▶ [WHAT IS BEING ASKED] The listing below is to be output in its exact form.

▶ [AVAILABLE DATA]
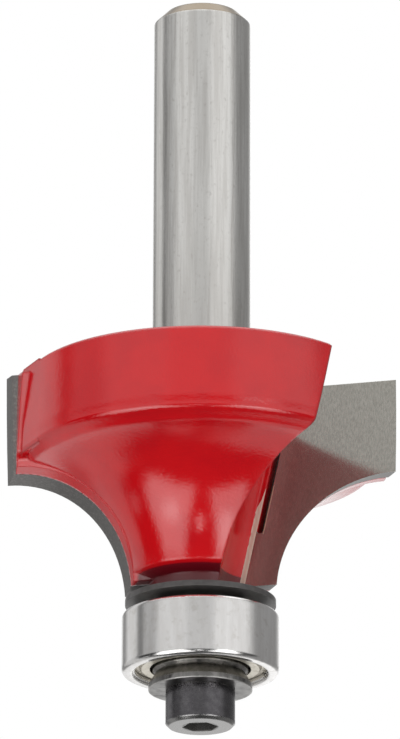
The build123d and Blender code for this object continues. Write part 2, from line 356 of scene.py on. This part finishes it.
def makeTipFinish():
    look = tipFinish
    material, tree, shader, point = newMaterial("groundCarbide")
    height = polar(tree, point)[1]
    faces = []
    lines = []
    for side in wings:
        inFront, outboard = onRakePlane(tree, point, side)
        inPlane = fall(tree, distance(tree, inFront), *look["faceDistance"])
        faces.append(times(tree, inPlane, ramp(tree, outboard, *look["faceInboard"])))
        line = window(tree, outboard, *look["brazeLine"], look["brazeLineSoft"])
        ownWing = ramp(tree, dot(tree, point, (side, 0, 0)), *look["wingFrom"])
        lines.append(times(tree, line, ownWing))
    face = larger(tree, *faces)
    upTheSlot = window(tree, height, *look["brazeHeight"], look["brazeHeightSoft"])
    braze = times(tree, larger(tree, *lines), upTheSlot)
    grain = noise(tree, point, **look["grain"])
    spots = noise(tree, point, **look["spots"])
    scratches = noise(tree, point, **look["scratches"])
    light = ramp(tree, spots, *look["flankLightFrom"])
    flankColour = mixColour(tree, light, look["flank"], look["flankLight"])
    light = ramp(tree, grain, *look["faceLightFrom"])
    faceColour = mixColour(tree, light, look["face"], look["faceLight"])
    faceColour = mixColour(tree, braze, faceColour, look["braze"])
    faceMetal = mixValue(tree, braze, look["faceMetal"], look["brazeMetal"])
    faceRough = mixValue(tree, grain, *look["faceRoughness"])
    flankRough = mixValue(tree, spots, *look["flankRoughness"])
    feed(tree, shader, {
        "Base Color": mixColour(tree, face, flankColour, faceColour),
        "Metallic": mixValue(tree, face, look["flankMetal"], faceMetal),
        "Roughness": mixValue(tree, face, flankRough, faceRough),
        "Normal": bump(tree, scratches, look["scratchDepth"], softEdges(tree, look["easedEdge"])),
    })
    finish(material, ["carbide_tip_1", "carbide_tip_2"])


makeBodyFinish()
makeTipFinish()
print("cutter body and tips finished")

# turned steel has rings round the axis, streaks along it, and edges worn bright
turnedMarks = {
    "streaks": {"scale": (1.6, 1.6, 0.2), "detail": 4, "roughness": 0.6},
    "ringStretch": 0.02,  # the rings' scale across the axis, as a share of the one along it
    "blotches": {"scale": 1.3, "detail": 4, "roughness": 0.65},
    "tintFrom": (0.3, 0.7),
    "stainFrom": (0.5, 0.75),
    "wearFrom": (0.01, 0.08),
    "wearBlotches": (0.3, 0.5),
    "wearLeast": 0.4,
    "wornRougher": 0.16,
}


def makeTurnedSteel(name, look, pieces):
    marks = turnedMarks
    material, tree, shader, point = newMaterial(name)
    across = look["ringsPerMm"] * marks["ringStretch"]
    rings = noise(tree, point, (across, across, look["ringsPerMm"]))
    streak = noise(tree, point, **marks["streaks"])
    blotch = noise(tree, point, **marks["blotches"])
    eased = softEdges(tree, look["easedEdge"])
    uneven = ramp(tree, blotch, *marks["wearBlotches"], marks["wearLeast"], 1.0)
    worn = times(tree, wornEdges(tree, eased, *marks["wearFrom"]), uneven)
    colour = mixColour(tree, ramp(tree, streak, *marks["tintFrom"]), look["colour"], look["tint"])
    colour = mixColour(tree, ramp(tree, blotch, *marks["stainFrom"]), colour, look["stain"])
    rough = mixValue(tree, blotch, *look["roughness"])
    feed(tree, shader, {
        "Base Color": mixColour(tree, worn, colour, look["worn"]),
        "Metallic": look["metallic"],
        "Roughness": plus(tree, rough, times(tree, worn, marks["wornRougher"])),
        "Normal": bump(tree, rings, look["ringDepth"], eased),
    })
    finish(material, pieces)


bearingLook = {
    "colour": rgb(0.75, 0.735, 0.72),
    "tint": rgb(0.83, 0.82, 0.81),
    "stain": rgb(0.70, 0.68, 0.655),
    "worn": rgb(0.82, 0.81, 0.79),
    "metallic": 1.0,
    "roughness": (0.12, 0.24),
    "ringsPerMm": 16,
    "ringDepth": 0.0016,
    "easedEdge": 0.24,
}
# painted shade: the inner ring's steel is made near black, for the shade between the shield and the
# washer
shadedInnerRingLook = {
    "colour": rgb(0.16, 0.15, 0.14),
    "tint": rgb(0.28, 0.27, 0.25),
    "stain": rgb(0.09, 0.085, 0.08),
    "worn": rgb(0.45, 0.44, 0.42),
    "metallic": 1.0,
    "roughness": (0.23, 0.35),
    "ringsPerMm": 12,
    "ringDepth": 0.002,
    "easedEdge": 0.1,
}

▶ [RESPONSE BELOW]
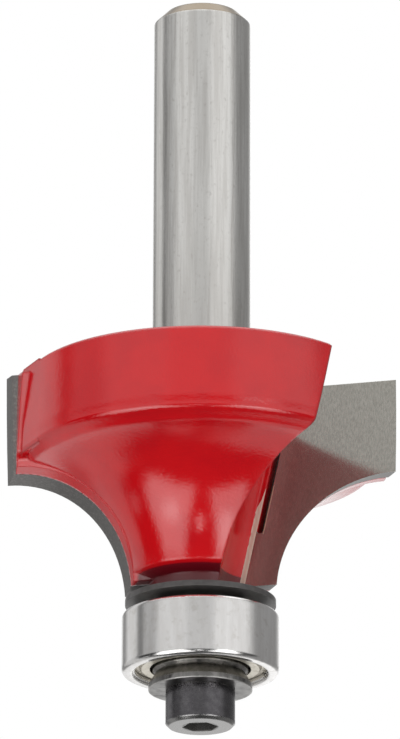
The build123d and Blender code for this object continues. Write part 2, from line 356 of scene.py on. This part finishes it.
def makeTipFinish():
    look = tipFinish
    material, tree, shader, point = newMaterial("groundCarbide")
    height = polar(tree, point)[1]
    faces = []
    lines = []
    for side in wings:
        inFront, outboard = onRakePlane(tree, point, side)
        inPlane = fall(tree, distance(tree, inFront), *look["faceDistance"])
        faces.append(times(tree, inPlane, ramp(tree, outboard, *look["faceInboard"])))
        line = window(tree, outboard, *look["brazeLine"], look["brazeLineSoft"])
        ownWing = ramp(tree, dot(tree, point, (side, 0, 0)), *look["wingFrom"])
        lines.append(times(tree, line, ownWing))
    face = larger(tree, *faces)
    upTheSlot = window(tree, height, *look["brazeHeight"], look["brazeHeightSoft"])
    braze = times(tree, larger(tree, *lines), upTheSlot)
    grain = noise(tree, point, **look["grain"])
    spots = noise(tree, point, **look["spots"])
    scratches = noise(tree, point, **look["scratches"])
    light = ramp(tree, spots, *look["flankLightFrom"])
    flankColour = mixColour(tree, light, look["flank"], look["flankLight"])
    light = ramp(tree, grain, *look["faceLightFrom"])
    faceColour = mixColour(tree, light, look["face"], look["faceLight"])
    faceColour = mixColour(tree, braze, faceColour, look["braze"])
    faceMetal = mixValue(tree, braze, look["faceMetal"], look["brazeMetal"])
    faceRough = mixValue(tree, grain, *look["faceRoughness"])
    flankRough = mixValue(tree, spots, *look["flankRoughness"])
    feed(tree, shader, {
        "Base Color": mixColour(tree, face, flankColour, faceColour),
        "Metallic": mixValue(tree, face, look["flankMetal"], faceMetal),
        "Roughness": mixValue(tree, face, flankRough, faceRough),
        "Normal": bump(tree, scratches, look["scratchDepth"], softEdges(tree, look["easedEdge"])),
    })
    finish(material, ["carbide_tip_1", "carbide_tip_2"])


makeBodyFinish()
makeTipFinish()
print("cutter body and tips finished")

# turned steel has rings round the axis, streaks along it, and edges worn bright
turnedMarks = {
    "streaks": {"scale": (1.6, 1.6, 0.2), "detail": 4, "roughness": 0.6},
    "ringStretch": 0.02,  # the rings' scale across the axis, as a share of the one along it
    "blotches": {"scale": 1.3, "detail": 4, "roughness": 0.65},
    "tintFrom": (0.3, 0.7),
    "stainFrom": (0.5, 0.75),
    "wearFrom": (0.01, 0.08),
    "wearBlotches": (0.3, 0.5),
    "wearLeast": 0.4,
    "wornRougher": 0.16,
}


def makeTurnedSteel(name, look, pieces):
    marks = turnedMarks
    material, tree, shader, point = newMaterial(name)
    across = look["ringsPerMm"] * marks["ringStretch"]
    rings = noise(tree, point, (across, across, look["ringsPerMm"]))
    streak = noise(tree, point, **marks["streaks"])
    blotch = noise(tree, point, **marks["blotches"])
    eased = softEdges(tree, look["easedEdge"])
    uneven = ramp(tree, blotch, *marks["wearBlotches"], marks["wearLeast"], 1.0)
    worn = times(tree, wornEdges(tree, eased, *marks["wearFrom"]), uneven)
    colour = mixColour(tree, ramp(tree, streak, *marks["tintFrom"]), look["colour"], look["tint"])
    colour = mixColour(tree, ramp(tree, blotch, *marks["stainFrom"]), colour, look["stain"])
    rough = mixValue(tree, blotch, *look["roughness"])
    feed(tree, shader, {
        "Base Color": mixColour(tree, worn, colour, look["worn"]),
        "Metallic": look["metallic"],
        "Roughness": plus(tree, rough, times(tree, worn, marks["wornRougher"])),
        "Normal": bump(tree, rings, look["ringDepth"], eased),
    })
    finish(material, pieces)


bearingLook = {
    "colour": rgb(0.75, 0.735, 0.72),
    "tint": rgb(0.83, 0.82, 0.81),
    "stain": rgb(0.70, 0.68, 0.655),
    "worn": rgb(0.82, 0.81, 0.79),
    "metallic": 1.0,
    "roughness": (0.12, 0.24),
    "ringsPerMm": 16,
    "ringDepth": 0.0016,
    "easedEdge": 0.24,
}
# painted shade: the inner ring's steel is made near black, for the shade between the shield and the
# washer
shadedInnerRingLook = {
    "colour": rgb(0.16, 0.15, 0.14),
    "tint": rgb(0.28, 0.27, 0.25),
    "stain": rgb(0.09, 0.085, 0.08),
    "worn": rgb(0.45, 0.44, 0.42),
    "metallic": 1.0,
    "roughness": (0.23, 0.35),
    "ringsPerMm": 12,
    "ringDepth": 0.002,
    "easedEdge": 0.1,
}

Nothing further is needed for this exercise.